Brickell’s complaint zeros in on a private meeting Farage had with Bank of England Governor Andrew Bailey in September 2025. That meeting fell inside the 12-month window following the January 2025 donation from Harborne. During the meeting, Farage reportedly pushed back against the Bank’s plans for a digital pound. And here’s where it gets interesting — the Bank of England subsequently scrapped its stablecoin holding caps and replaced them with a £40 billion issuance ceiling. Industry voices had been calling those caps too restrictive for some time. Whether Farage’s meeting had anything to do with that shift is unclear, but the timing didn’t go unnoticed.

The Bank called the September meeting routine. That’s its position, and it’s sticking to it.

Farage’s Crypto Moves and the Broader Political Picture

Reform UK flatly denied any wrongdoing. Both Farage and Harborne have rejected the allegations. The gift, Reform UK said, was unconditional — no strings attached. Greenberg is still deciding whether the lobbying complaint warrants a full formal inquiry. He’s also separately looking at whether Farage should have declared the £5 million gift at all, which is a different question from the lobbying issue itself. No determination has been made yet on either front.

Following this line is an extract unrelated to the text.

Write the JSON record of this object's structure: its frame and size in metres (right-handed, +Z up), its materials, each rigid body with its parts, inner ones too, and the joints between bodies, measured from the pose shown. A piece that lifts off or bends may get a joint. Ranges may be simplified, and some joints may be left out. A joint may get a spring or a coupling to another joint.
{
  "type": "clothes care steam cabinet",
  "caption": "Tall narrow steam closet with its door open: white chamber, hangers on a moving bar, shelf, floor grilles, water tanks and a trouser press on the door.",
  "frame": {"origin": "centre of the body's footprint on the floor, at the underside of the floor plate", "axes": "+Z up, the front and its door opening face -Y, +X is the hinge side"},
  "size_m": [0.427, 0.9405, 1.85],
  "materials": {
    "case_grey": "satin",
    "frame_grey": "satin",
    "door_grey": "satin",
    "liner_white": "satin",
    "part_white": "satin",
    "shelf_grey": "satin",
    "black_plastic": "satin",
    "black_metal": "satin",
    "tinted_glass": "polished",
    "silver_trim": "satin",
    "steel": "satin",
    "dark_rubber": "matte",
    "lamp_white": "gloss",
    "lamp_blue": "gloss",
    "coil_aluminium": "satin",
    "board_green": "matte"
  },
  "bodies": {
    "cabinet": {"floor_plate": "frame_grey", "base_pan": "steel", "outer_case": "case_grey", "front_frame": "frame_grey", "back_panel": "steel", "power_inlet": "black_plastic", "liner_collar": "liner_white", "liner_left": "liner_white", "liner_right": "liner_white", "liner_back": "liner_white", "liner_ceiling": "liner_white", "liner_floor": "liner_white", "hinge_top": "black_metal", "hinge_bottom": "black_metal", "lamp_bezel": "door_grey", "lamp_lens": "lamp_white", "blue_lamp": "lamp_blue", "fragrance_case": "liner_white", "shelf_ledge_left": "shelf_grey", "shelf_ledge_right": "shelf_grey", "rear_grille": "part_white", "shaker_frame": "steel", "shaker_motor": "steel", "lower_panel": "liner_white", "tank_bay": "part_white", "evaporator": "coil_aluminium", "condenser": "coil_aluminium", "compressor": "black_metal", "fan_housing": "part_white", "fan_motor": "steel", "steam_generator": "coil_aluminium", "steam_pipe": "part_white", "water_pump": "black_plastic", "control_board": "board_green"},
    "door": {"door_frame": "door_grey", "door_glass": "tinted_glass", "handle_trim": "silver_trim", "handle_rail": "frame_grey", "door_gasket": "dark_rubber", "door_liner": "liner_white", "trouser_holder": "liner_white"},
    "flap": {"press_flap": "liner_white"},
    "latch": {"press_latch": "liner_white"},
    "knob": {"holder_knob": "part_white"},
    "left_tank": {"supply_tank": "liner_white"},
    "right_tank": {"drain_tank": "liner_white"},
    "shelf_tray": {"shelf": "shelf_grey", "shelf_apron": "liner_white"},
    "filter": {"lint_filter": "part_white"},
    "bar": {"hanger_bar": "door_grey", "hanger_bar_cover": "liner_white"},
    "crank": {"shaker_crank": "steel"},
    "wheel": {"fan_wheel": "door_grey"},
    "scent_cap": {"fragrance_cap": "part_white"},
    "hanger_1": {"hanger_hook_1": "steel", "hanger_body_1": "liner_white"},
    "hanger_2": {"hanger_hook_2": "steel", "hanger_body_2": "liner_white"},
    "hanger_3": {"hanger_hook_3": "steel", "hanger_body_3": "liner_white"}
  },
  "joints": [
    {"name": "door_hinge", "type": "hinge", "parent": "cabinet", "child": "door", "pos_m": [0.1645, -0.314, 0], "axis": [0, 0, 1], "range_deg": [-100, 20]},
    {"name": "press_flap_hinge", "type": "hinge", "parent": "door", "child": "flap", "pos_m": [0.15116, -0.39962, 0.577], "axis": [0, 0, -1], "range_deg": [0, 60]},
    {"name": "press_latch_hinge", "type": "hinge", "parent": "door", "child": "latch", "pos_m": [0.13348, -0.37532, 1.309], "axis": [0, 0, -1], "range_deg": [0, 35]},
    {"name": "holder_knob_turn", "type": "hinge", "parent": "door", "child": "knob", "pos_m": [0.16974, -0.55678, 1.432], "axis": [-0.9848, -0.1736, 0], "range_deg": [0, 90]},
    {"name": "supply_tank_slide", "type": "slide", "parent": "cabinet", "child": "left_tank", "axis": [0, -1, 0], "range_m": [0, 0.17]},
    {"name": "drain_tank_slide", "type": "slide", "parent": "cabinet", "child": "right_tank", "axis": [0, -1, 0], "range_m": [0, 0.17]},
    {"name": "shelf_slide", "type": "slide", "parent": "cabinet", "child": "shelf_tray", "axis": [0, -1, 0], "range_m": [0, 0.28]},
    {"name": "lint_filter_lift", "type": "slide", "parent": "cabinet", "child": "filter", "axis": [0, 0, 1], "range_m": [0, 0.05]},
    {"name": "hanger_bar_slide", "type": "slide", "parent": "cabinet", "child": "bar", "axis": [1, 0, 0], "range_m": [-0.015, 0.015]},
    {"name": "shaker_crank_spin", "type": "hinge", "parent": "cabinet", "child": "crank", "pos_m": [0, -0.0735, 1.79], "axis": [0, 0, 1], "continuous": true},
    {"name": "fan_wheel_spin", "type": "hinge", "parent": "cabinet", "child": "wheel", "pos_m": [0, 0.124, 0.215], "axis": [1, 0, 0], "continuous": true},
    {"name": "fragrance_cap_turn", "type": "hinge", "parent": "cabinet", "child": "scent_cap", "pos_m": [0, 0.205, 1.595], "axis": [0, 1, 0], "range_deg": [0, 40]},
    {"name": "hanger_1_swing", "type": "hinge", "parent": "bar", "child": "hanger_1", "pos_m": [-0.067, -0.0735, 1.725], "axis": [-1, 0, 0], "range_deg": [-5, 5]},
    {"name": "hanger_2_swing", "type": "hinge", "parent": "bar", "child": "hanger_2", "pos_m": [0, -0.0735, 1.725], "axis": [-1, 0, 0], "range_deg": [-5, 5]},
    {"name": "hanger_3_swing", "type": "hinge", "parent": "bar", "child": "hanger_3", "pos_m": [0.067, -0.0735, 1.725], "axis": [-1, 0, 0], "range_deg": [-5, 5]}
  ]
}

But the scrutiny doesn’t stop there. Farage bought £2 million worth of Bitcoin in April — a pretty significant personal position for a sitting MP. That purchase came as the UK maintains its ban on political donations made in cryptocurrency, which adds a layer of awkwardness to the whole picture. It’s not illegal for an MP to personally hold crypto, but it’s the kind of thing that draws attention when you’re also meeting with the Bank of England governor and your biggest donor has a nine-figure stake in the world’s largest stablecoin.

MP Joe Powell has separately asked for details of Farage’s meeting with Bailey, wanting clarity on what exactly was discussed and what Farage was pushing for. That request is still outstanding.

The potential consequences of a breach, if Greenberg finds one, range from a formal apology to a suspension from parliamentary duties. It’s not a criminal matter — it’s a standards matter. But the reputational hit could be significant, especially for a party that’s built a lot of its identity around being different from the established political class.

What’s probably most notable here isn’t just Farage specifically. It’s the broader question of what happens when politicians with major crypto-adjacent donors get involved in financial policy discussions. The UK crypto sector has grown fast, and so has the money flowing from crypto-wealthy individuals into political circles. Rules written before stablecoins were a trillion-dollar market weren’t exactly designed with Tether stakeholders in mind.

Greenberg’s office has not set a timeline for its decision. The January 2025 donation puts the key September meeting squarely inside the prohibited window — and that’s the fact Brickell’s complaint rests on.

Frequently Asked Questions

What triggered the lobbying complaint against Nigel Farage?

Labour MP Phil Brickell filed the complaint on July 2, questioning whether Farage’s private meeting with Bank of England Governor Andrew Bailey in September 2025 constituted lobbying on behalf of donor Christopher Harborne within the 12-month restricted period following Harborne’s January 2025 donation.

What is Christopher Harborne’s connection to Tether?

Harborne reportedly holds a 12% stake in Tether’s USDT stablecoin and has donated a total of £5 million personally to Farage plus £15 million to Reform UK as a party.